14 February, 2009

I Pick Up My Books, I Read Bukowski

I've been reading a lot of Bukowski again, lately. It comes and goes. Sometimes when you feel like you've descended into a new place dirtier and grimier than any other place you've ever been, it's best to have Bukowski in your pocket. He's like a tour guide through Hell.

Not that I'm in Hell, or anything like that. It's just a dark state of mind to sink into when you're carrying old Buk with you everywhere you go. I think that so much of his work can be likened to this time we're having now, this endless depression, where all the stakes are changing once again... There are experts saying we won't ever recover from this if we collapse... that unlike Soviet Russia we have all tasted too much wealth to ever recover if our economy falls apart.

Well here's the thing. I grew up in a house with two brothers and a sister. We were only four children, but during the eighteen years I lived at home with my family, my parents were always on the verge of losing everything they had. That was why mother stressed the importance of not only dreaming, but standing on the tips of your toes until they break to reach those dreams. So that is what I do. That is what I will do all the days of my life.
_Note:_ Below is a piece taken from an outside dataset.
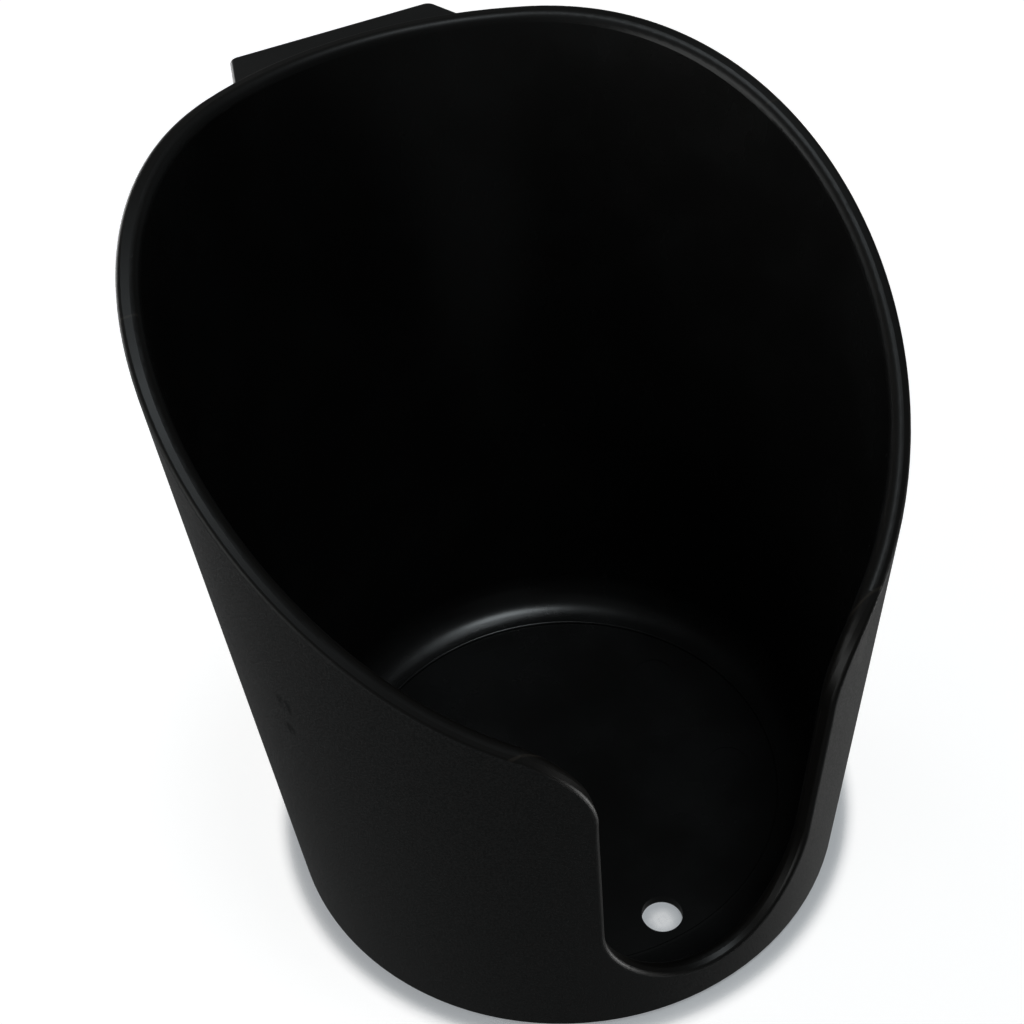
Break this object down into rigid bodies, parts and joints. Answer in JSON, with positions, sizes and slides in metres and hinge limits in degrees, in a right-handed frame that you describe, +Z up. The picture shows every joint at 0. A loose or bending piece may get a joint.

Believe it or not, I've been places, seen things I hope to never be exposed to again in this lifetime. The first year we lived together, my husband and I shared a house with three other roommates. We spent an entire winter without heat and we rarely had enough food to get us by. We literally lived off of rice and ramen noodles for days and days on end, until some miracle presented itself and we were able to buy food. We spent a week on a bus going out to Arizona, where we couldn't get jobs because we had no place to live, and despite having enough money for an entire year's worth of rent, we couldn't get a place to live because we had no jobs. I was pregnant at the time, and desperately afraid of the kind of life I would provide for my child. In Arizona less than a month, we felt like we had failed, so we headed back to our hometown, and wound up living in squalor for about a month with my husband's friend.

It was the most disgusting place I had ever lived in my life. I should have known it would be bad. The guy's car had always been a virtual nightmare-you know, the kind when half a bag of garbage came rolling out whenever you opened a door. You had to arrange the garbage to make yourself comfortable in the back seat. Imagine how his apartment looked. He had a cat. An old Tom he'd found inside a car or something, but never got him neutered. The cat walked around and pissed on everything. Furniture, clothes, blankets, food.... anything he could lift his leg on, he did. And the guy we lived with chewed tobacco, so all over the apartment were cups, bottles and cans filled with putrid brown ooze.

I cleaned the apartment from top to bottom because I was not raised that way. How anyone could live like that and think it was normal, I never understood. Even after I cleaned it, he worked very hard to mess it up again. I remember an instance shortly after I had sterilized the apartment from top to bottom that another guy who was staying with us woke up because he felt something crawling on him... it was a maggot. Talk about never wanting to close your eyes again.

Shortly thereafter, my parents found out what kind of conditions we were living in and came to the rescue. Sometimes I think it was a miracle that we had their help, but we sacrificed a lot of what we believed in by going to stay with them. It was a year and a half that we stayed with them, and in that eighteen months, spirits were crushed, dreams were lost and our small family was nearly torn apart. But we made it through. We finally moved out into our own apartment, and while it wasn't exactly the Ritz Carlton, we made it into a home, and there we stayed for nine years.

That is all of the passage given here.